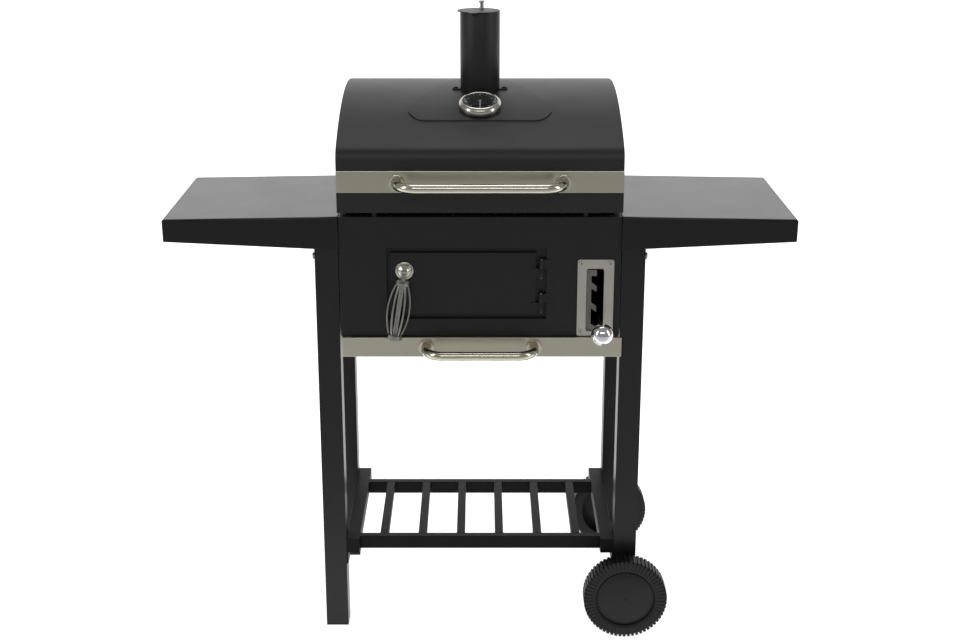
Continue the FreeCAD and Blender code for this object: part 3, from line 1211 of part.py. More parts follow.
def make_chimney():
    """The flue pipe with an ear on each side of its foot, and a lug for the damper's bolt."""
    middle = FreeCAD.Vector(0, mm("front") + mm("flue_behind"), mm("flue_foot") - 20)
    radius = mm("flue_dia") / 2
    height = mm("flue_top") - middle.z
    pipe = Part.makeCylinder(radius, height, middle, Z_AXIS)
    bar = Part.makeBox(2 * mm("ear_reach"), mm("ear_width"), height,
                       FreeCAD.Vector(-mm("ear_reach"), middle.y - mm("ear_width") / 2, middle.z))
    ends = [edge for edge in bar.Edges if runs_along(edge, Z_AXIS)]
    ears = bar.makeFillet(mm("ear_width") / 2 - 1, ends).common(lid_block(mm("panel_rise") + mm("ear_rise")))
    whole = pipe.fuse(ears).cut(lid_block(0)).cut(raised_panel())
    bore = Part.makeCylinder(radius - mm("flue_wall"), height + 10, middle, Z_AXIS)
    whole = whole.cut(bore)
    lug_low = mm("flue_top") - 2 * mm("flue_wall")
    lug = Part.makeBox(mm("pivot_tab"), radius - mm("pivot_back") + mm("pivot_tab") / 2,
                       mm("flue_wall"),
                       FreeCAD.Vector(mm("pivot_x") - mm("pivot_tab") / 2,
                                      middle.y + mm("pivot_back") - mm("pivot_tab") / 2, lug_low))
    inside = Part.makeCylinder(radius - mm("flue_wall") / 2, height, middle, Z_AXIS)
    whole = whole.fuse(lug.common(inside))
    for side in (-1, 1):
        spot = FreeCAD.Vector(side * mm("ear_screw_x"), middle.y, middle.z)
        seat = FreeCAD.Vector(spot.x, spot.y, mm("screw_seat"))
        whole = whole.cut(Part.makeCylinder(mm("screw_dia") / 2, 40, spot, Z_AXIS))
        whole = whole.cut(Part.makeCylinder(mm("screw_head_dia") / 2 + mm("screw_gap"), 10, seat, Z_AXIS))
    pivot = FreeCAD.Vector(mm("pivot_x"), middle.y + mm("pivot_back"), lug_low - 5)
    whole = whole.cut(Part.makeCylinder(mm("pivot_dia") / 2, 20, pivot, Z_AXIS))
    chimney = doc.addObject("Part::Feature", "chimney_formed")
    chimney.Shape = whole.removeSplitter()
    sub_part(chimney, "chimney_pipe")
    screws = []
    for side in ("-ear_screw_x", "ear_screw_x"):
        head = rod("ear_screw_head", (side, "flue_behind", "screw_seat"), "screw_head_dia / 2",
                   "screw_head")
        shank = rod("ear_screw_shank", (side, "flue_behind", "screw_seat - screw_length"),
                    "screw_dia / 2", "screw_length")
        screws.append(joined("ear_screw", [head, shank]))
    sub_part(group("ear_screw_set", screws), "chimney_screws")


def make_damper():
    """The damper disc that swings on a bolt behind the flue, with its spring and nut."""
    middle = "flue_behind"
    disc = rod("damper_plate", ("damper_x", middle, "damper_bottom"), "damper_dia / 2", "damper_sheet")
    tab = rod("damper_tab", ("tab_x", middle + " - damper_dia / 2 + 1", "damper_bottom"),
              "tab_dia / 2", "damper_sheet")
    pivot = "flue_behind + pivot_back"
    hole = rod("damper_hole", ("pivot_x", pivot, "damper_bottom - 1"),
               "pivot_dia / 2 + pivot_fit", "damper_sheet + 2")
    sub_part(less("damper_bored", joined("damper_joined", [disc, tab]), [hole]), "damper_disc")
    low = "flue_top - 2 * flue_wall - nut_height"
    stem = rod("pivot_stem", ("pivot_x", pivot, low),
               "pivot_dia / 2", "damper_top + pivot_rise - (%s)" % low)
    under = rod("pivot_under", ("pivot_x", pivot, low), "nut_dia / 2", "nut_height")
    top = rod("pivot_nut", ("pivot_x", pivot, "damper_top + pivot_rise - nut_height"),
              "nut_dia / 2", "nut_height")
    sub_part(joined("pivot_joined", [stem, under, top]), "damper_bolt")
    coil_radius = mm("spring_dia") / 2 - mm("spring_wire") / 2
    space = mm("pivot_rise") - mm("nut_height") - 2 * mm("spring_gap")
    pitch = (space - mm("spring_wire")) / mm("spring_turns")
    helix = Part.makeHelix(pitch, pitch * mm("spring_turns"), coil_radius)
    half = mm("spring_wire") / 2
    square = [FreeCAD.Vector(coil_radius + across * half, 0, up * half)
              for across, up in ((-1, -1), (1, -1), (1, 1), (-1, 1), (-1, -1))]
    spring = doc.addObject("Part::Feature", "spring_coil")
    spring.Shape = Part.Wire(helix.Edges).makePipeShell([Part.makePolygon(square)], True, True)
    put(spring, ("pivot_x", pivot, "damper_top + spring_gap + spring_wire / 2"))
    sub_part(spring, "damper_spring")


# Thermometer.

def gauge_placement(lift):
    """Where the thermometer stands on the roof, square to it, raised by lift."""
    turn = FreeCAD.Rotation(X_AXIS, mm("gauge_tilt"))
    foot = FreeCAD.Vector(0, mm("front") + mm("gauge_behind"), mm("gauge_foot"))
    out = mm("panel_rise") + lift
    return FreeCAD.Placement(foot + turn.multVec(FreeCAD.Vector(0, 0, out)), turn)


def gauge_part(name, shape, lift=0):
    """A thermometer piece made upright at the origin, then set on the roof."""
    piece = doc.addObject("Part::Feature", name + "_formed")
    piece.Shape = shape
    piece.Placement = gauge_placement(lift)
    return sub_part(piece, name)


def revolved(corners):
    """A solid turned about the Z axis from corners given as radius and height."""
    points = [FreeCAD.Vector(radius, 0, height) for radius, height in corners]
    return Part.Face(Part.makePolygon(points + points[:1])).revolve(FreeCAD.Vector(), Z_AXIS, 360)


def make_thermometer():
    """Case with stem, dial, needle, domed glass and the nut inside the lid."""
    rim = mm("gauge_dia") / 2
    tall = mm("gauge_height")
    eye = mm("dial_dia") / 2
    deck = tall - mm("dial_drop")
    stem = mm("stem_dia") / 2
    case = revolved([(0, -mm("stem_length")), (stem, -mm("stem_length")), (stem, 0), (rim, 0),
                     (rim, tall * 0.45), (rim - 1.5, tall * 0.75), (rim - 4.5, tall * 0.95),
                     (rim - 7, tall), (eye, tall - 1), (eye, deck), (0, deck)])
    gauge_part("thermometer_case", case)
    dial_face = deck + mm("dial_sheet")
    gauge_part("thermometer_dial", Part.makeCylinder(eye - mm("dial_gap"), mm("dial_sheet"),
                                                     FreeCAD.Vector(0, 0, deck), Z_AXIS))
    low = dial_face + mm("needle_gap")
    hub = Part.makeCylinder(mm("needle_hub_dia") / 2, mm("needle_thick"), FreeCAD.Vector(0, 0, low),
                            Z_AXIS)
    half = mm("needle_width") / 2
    blade = Part.makeBox(mm("needle_width"), mm("needle_length"), mm("needle_thick"),
                         FreeCAD.Vector(-half, -mm("needle_length"), low))
    gauge_part("thermometer_needle", hub.fuse(blade).removeSplitter())
    low = dial_face + mm("needle_thick") + 3 * mm("needle_gap")
    thick = mm("glass_thick")
    edge = eye - mm("dial_gap")
    glass = revolved([(0, low), (edge, low), (edge, low + thick * 0.4), (eye * 0.7, low + thick * 0.8),
                      (eye * 0.35, low + thick * 1.1), (0, low + thick * 1.2)])
    gauge_part("thermometer_glass", glass)
    under = -mm("panel_rise") - mm("lid_sheet") - mm("gauge_nut") - 0.6
    nut = Part.makeCylinder(mm("gauge_nut_dia") / 2, mm("gauge_nut"),
                            FreeCAD.Vector(0, 0, under), Z_AXIS)
    nut = nut.cut(Part.makeCylinder(stem, mm("gauge_nut") + 2, FreeCAD.Vector(0, 0, under - 1), Z_AXIS))
    gauge_part("thermometer_nut", nut)


# Side shelves.

def shelf_place(side):
    """Where a shelf hangs: its inner top edge, sloping down a little outwards."""
    turn = FreeCAD.Rotation(Y_AXIS, side * mm("shelf_droop"))
    x = "half_body + shelf_gap" if side > 0 else "-half_body - shelf_gap"
    return (x, "-shelf_overhang", "shelf_height"), turn


def make_shelf(name, side):
    """A folded-sheet shelf: flat top, aprons on three sides, deeper towards the firebox."""
    body = new_body(name + "_body")
    view = new_sketch(body, name + "_front", "XZ_Plane")
    sign = "-" if side < 0 else ""
    outline(view, [("0", "0"), (sign + "shelf_length", "0"),
                   (sign + "shelf_length", "-apron_outer"), ("0", "-apron_inner")])
    base = pad(body, name + "_pad", view, "frame_depth + 2 * shelf_overhang", back=True)
    upper = edges_where(base.Shape, lambda edge: edge.BoundBox.ZMin > -0.01
                        and abs(edge.CenterOfMass.x) > 1)
    rounded(body, name + "_round", base, upper, "shelf_round")
    below = new_sketch(body, name + "_inside", "XY_Plane")
    edge_y = "frame_depth + 2 * shelf_overhang - shelf_sheet"
    rectangle(below, (sign + "(0)", "shelf_sheet"),
              ("%s(shelf_length - shelf_sheet)" % sign, edge_y))
    below.AttachmentOffset = FreeCAD.Placement(FreeCAD.Vector(0, 0, -mm("shelf_sheet")),
                                               FreeCAD.Rotation())
    below.setExpression("AttachmentOffset.Base.z", formula("-shelf_sheet"))
    doc.recompute()
    pocket(body, name + "_hollow", below, "apron_inner + 1")
    place, turn = shelf_place(side)
    put(body, place, turn)
    sub_part(body, name)


def make_shelf_brackets():
    """Angles from the legs to the shelves' undersides, in line with each shelf."""
    brackets = []
    for side in (-1, 1):
        place, turn = shelf_place(side)
        for behind in (0, mm("rear_leg")):
            first = mm("leg_outer") - mm("half_body") - mm("shelf_gap") + mm("shelf_bracket_gap")
            deep = mm("leg_size")
            start = behind + mm("shelf_overhang")
            top = -mm("shelf_sheet")
            flat = Part.makeBox(mm("shelf_bracket_length"), deep, mm("bracket_plate"),
                                FreeCAD.Vector(first, start, top - mm("bracket_plate")))
            web = Part.makeBox(mm("bracket_plate"), deep, mm("shelf_bracket_drop"),
                               FreeCAD.Vector(first, start, top - mm("shelf_bracket_drop")))
            angle = flat.fuse(web).removeSplitter()
            if side < 0:
                angle = angle.mirror(FreeCAD.Vector(), X_AXIS)
            bracket = doc.addObject("Part::Feature", "shelf_bracket")
            bracket.Shape = angle
            brackets.append(put(bracket, place, turn))
    sub_part(group("shelf_bracket_set", brackets), "shelf_brackets")


def check_and_write():
    """Stop if anything failed, then write one file for each sub-part."""
    doc.recompute()
    for item in doc.Objects:
        if "Invalid" in item.State or "Error" in item.State:
            raise RuntimeError("%s failed: %s" % (item.Label, item.State))
    os.makedirs("parts", exist_ok=True)
    for item in parts:
        shape = item.Shape
        if shape.isNull() or not shape.isValid() or not shape.Solids:
            raise RuntimeError(item.Label + " has no valid solid")
        shape.exportStep("parts/%s.step" % item.Label)
    print(len(parts), "sub-parts written")


fill_sizes()
make_legs()
make_leg_plugs()
make_rack()
make_rail_brackets()
make_frame_bolts()
make_axle()
make_wheels()
make_firebox_shell()
make_firebox_front()
make_firebox_floor()
make_inner_ledges()
make_door()
make_door_hinges()
make_door_rosette()
make_door_handle()
make_door_latch()
make_height_plate()
make_notch_plate()
make_lever()
make_lift_shaft()
make_charcoal_tray()
make_grates()
make_ash_drawer()
make_runners()
make_lid_shell()
make_lid_trim()
make_bumpers()
make_lid_hinges()
make_chimney()
make_damper()
make_thermometer()
make_shelf("left_shelf", -1)
make_shelf("right_shelf", 1)
make_shelf_brackets()
check_and_write()
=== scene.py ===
# %% [markdown]
# # A charcoal grill on a cart
# This notebook dresses a finished metal assembly. Every sheet, tube and hinge already stands in
# its right place, so nothing is moved here. The work is what the eye reads first: black enamel
# with its faint orange peel, satin stainless steel with fine brushing, bright chrome, moulded
# plastic, and small details such as the dial's marks and the screws' cross slots.

# %% Load the frame
import json
import math

import bmesh
import bpy
from mathutils import Matrix, Vector


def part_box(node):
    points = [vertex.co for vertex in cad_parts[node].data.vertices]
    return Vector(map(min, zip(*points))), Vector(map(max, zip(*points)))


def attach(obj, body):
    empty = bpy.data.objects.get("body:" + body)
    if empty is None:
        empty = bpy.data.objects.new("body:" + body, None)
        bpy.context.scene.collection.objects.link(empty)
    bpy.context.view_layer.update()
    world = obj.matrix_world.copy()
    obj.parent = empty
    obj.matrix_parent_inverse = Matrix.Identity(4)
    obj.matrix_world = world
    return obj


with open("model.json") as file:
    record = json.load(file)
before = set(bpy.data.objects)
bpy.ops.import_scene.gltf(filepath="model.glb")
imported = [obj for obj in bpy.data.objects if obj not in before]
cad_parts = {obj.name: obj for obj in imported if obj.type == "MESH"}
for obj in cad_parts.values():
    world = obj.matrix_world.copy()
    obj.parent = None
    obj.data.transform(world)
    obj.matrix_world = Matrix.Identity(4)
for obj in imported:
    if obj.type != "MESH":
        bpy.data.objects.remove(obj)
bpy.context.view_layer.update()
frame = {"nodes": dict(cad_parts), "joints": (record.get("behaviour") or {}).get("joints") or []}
nodes = frame["nodes"]
MM = 0.001

# %% [markdown]
# ## Colour and shader helpers
# Paint charts and swatches give colours as sRGB hex values, but a shader works in linear light,
# so one function turns every swatch. A second function adds one shader node with its settings
# and its links, which keeps each finish below short enough to read in one look.

# %% Helpers for finishes
def swatch(code):
    """A hex colour as linear red, green, blue and alpha."""
    levels = [int(code[i:i + 2], 16) / 255 for i in (1, 3, 5)]
    linear = [v / 12.92 if v <= 0.04045 else ((v + 0.055) / 1.055) ** 2.4 for v in levels]
    return (*linear, 1.0)


def add(tree, kind, settings=None, links=None):
    """Add one shader node. Settings fill its properties or sockets, links feed its sockets."""
    made = tree.nodes.new(kind)
    for key, value in (settings or {}).items():
        if isinstance(key, str) and hasattr(made, key):
            setattr(made, key, value)
        else:
            made.inputs[key].default_value = value
    for key, source in (links or {}).items():
        tree.links.new(source, made.inputs[key])
    return made


def new_finish(name, colour, metallic, roughness, extra=None):
    """A material with one surface shader, ready for its pattern."""
    finish = bpy.data.materials.new(name)
    finish.use_nodes = True
    tree = finish.node_tree
    surface = tree.nodes["Principled BSDF"]
    surface.inputs["Base Color"].default_value = swatch(colour)
    surface.inputs["Metallic"].default_value = metallic
    surface.inputs["Roughness"].default_value = roughness
    for key, value in (extra or {}).items():
        surface.inputs[key].default_value = value
    place = add(tree, "ShaderNodeTexCoord").outputs["Object"]
    return finish, tree, surface, place


def per_metre(size_mm):
    """Noise scale whose spots are about size_mm across."""
    return 1000.0 / size_mm


def ramp(tree, source, low, high):
    """Turn a 0 to 1 pattern into values from low to high."""
    made = add(tree, "ShaderNodeMapRange", {"To Min": low, "To Max": high}, {"Value": source})
    return made.outputs["Result"]


def relief(tree, surface, height, depth_mm, strength):
    """Press a pattern into the surface, depth_mm deep."""
    bump = add(tree, "ShaderNodeBump", {"Distance": depth_mm * MM, "Strength": strength},
               {"Height": height})
    tree.links.new(bump.outputs["Normal"], surface.inputs["Normal"])


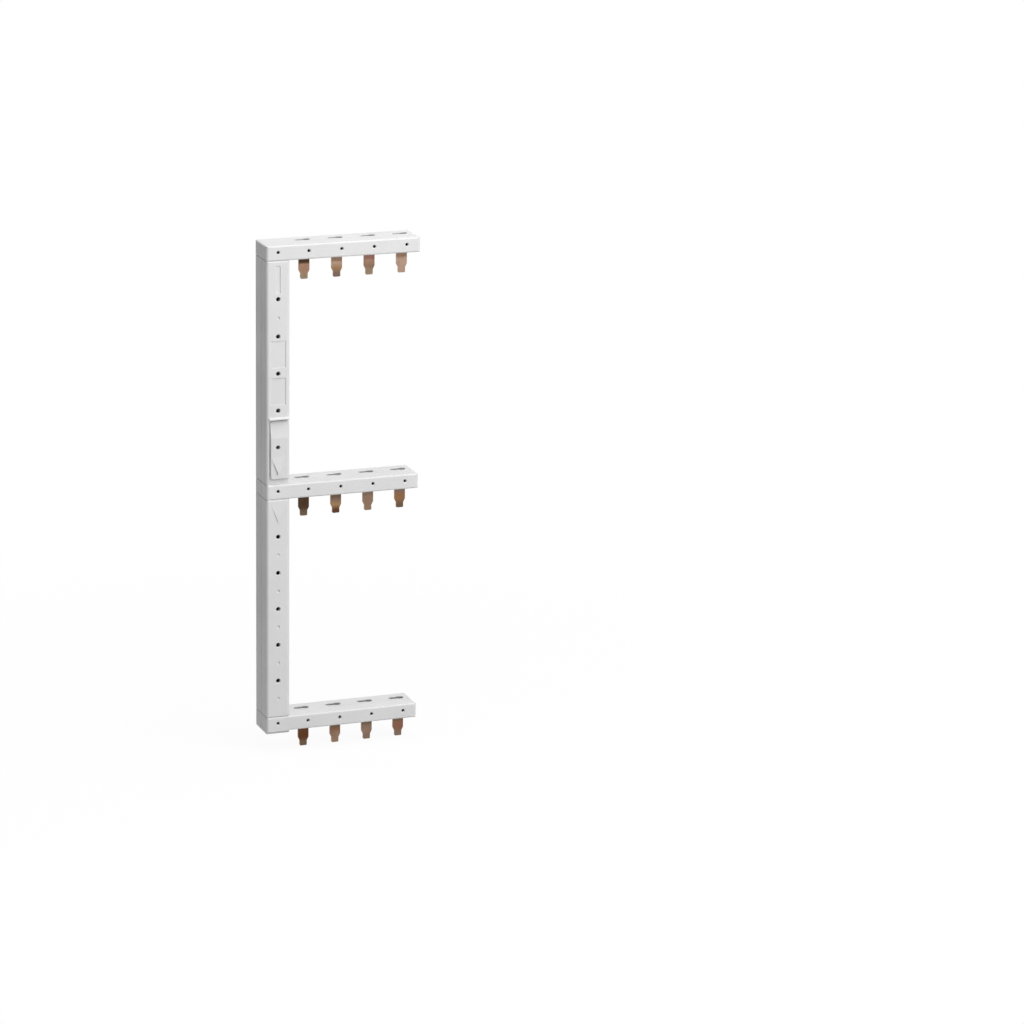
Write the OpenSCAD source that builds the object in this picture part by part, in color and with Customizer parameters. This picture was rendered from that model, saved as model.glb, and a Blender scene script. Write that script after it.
════════
*GIVEN TASK*: Retype, in the same exact form, the lines of the material above from the line holding "fill_sizes()" through the line holding "obj.parent = empty".

*RIGHT ANSWER*:
fill_sizes()
make_legs()
make_leg_plugs()
make_rack()
make_rail_brackets()
make_frame_bolts()
make_axle()
make_wheels()
make_firebox_shell()
make_firebox_front()
make_firebox_floor()
make_inner_ledges()
make_door()
make_door_hinges()
make_door_rosette()
make_door_handle()
make_door_latch()
make_height_plate()
make_notch_plate()
make_lever()
make_lift_shaft()
make_charcoal_tray()
make_grates()
make_ash_drawer()
make_runners()
make_lid_shell()
make_lid_trim()
make_bumpers()
make_lid_hinges()
make_chimney()
make_damper()
make_thermometer()
make_shelf("left_shelf", -1)
make_shelf("right_shelf", 1)
make_shelf_brackets()
check_and_write()
=== scene.py ===
# %% [markdown]
# # A charcoal grill on a cart
# This notebook dresses a finished metal assembly. Every sheet, tube and hinge already stands in
# its right place, so nothing is moved here. The work is what the eye reads first: black enamel
# with its faint orange peel, satin stainless steel with fine brushing, bright chrome, moulded
# plastic, and small details such as the dial's marks and the screws' cross slots.

# %% Load the frame
import json
import math

import bmesh
import bpy
from mathutils import Matrix, Vector


def part_box(node):
    points = [vertex.co for vertex in cad_parts[node].data.vertices]
    return Vector(map(min, zip(*points))), Vector(map(max, zip(*points)))


def attach(obj, body):
    empty = bpy.data.objects.get("body:" + body)
    if empty is None:
        empty = bpy.data.objects.new("body:" + body, None)
        bpy.context.scene.collection.objects.link(empty)
    bpy.context.view_layer.update()
    world = obj.matrix_world.copy()
    obj.parent = empty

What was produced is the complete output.